The week passes, and then we fill in from Monday to Wednesday as agreed. Our shifts are without incident, aside from a homeless man emerging from the vacant lot on Cloudhaven to apologise for having trespassed on what he seems to suspect is our property. I tell him that we're just feeding the strays, and the rest of the conversation is about how I'm from England, because he has to ask, naturally.
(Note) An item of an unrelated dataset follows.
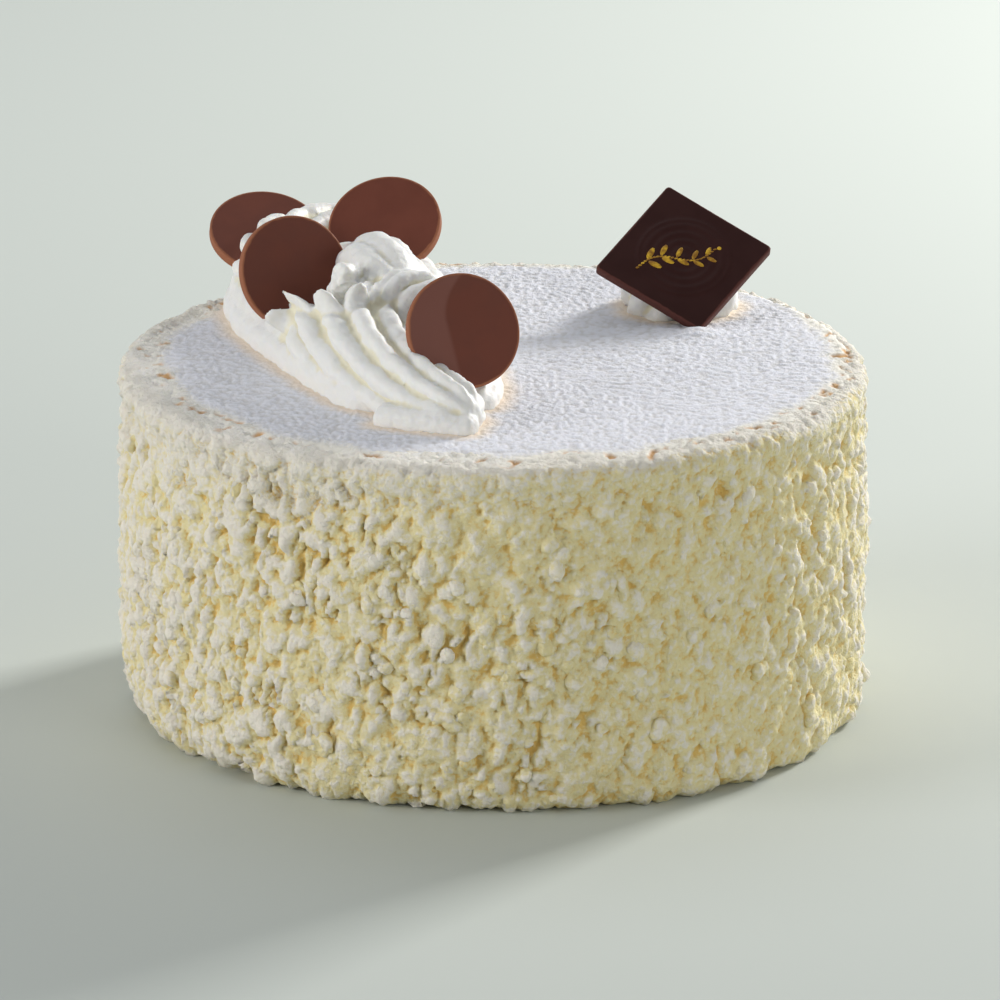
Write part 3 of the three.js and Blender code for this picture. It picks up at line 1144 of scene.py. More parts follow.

I don't mind, but it's one thing I like about Susan and Randy, namely that they've never seemed bothered, presumably because they already know someone from Leicester so it doesn't seem such a big deal. At no point of my previous existence could I have predicted the arrival of Susan and Randy in my diminishing circle of friends. From one point of view, I suppose they might seem weird and cranky. They have a million cats in their yard. They're about as Texan as it's possible to be. I don't know if either of them have ever set foot inside an art gallery, and Randy's truck is festooned with the sort of bumper stickers you would probably expect of a guy with that beard, accent, and baseball cap - jovial threats involving firearms; and yet I've never known a man appear so genuinely happy at the sight of a kitten. They're good people, honest, and without any strange screwy agenda. In fact, these days and in terms of my present location, Randy and Susan are easily the nicest, most well-balanced people I have the pleasure of knowing, aside from my wife. I'm still not sure if this says more about me than it does about them, but whatever it says is, I feel, probably something good.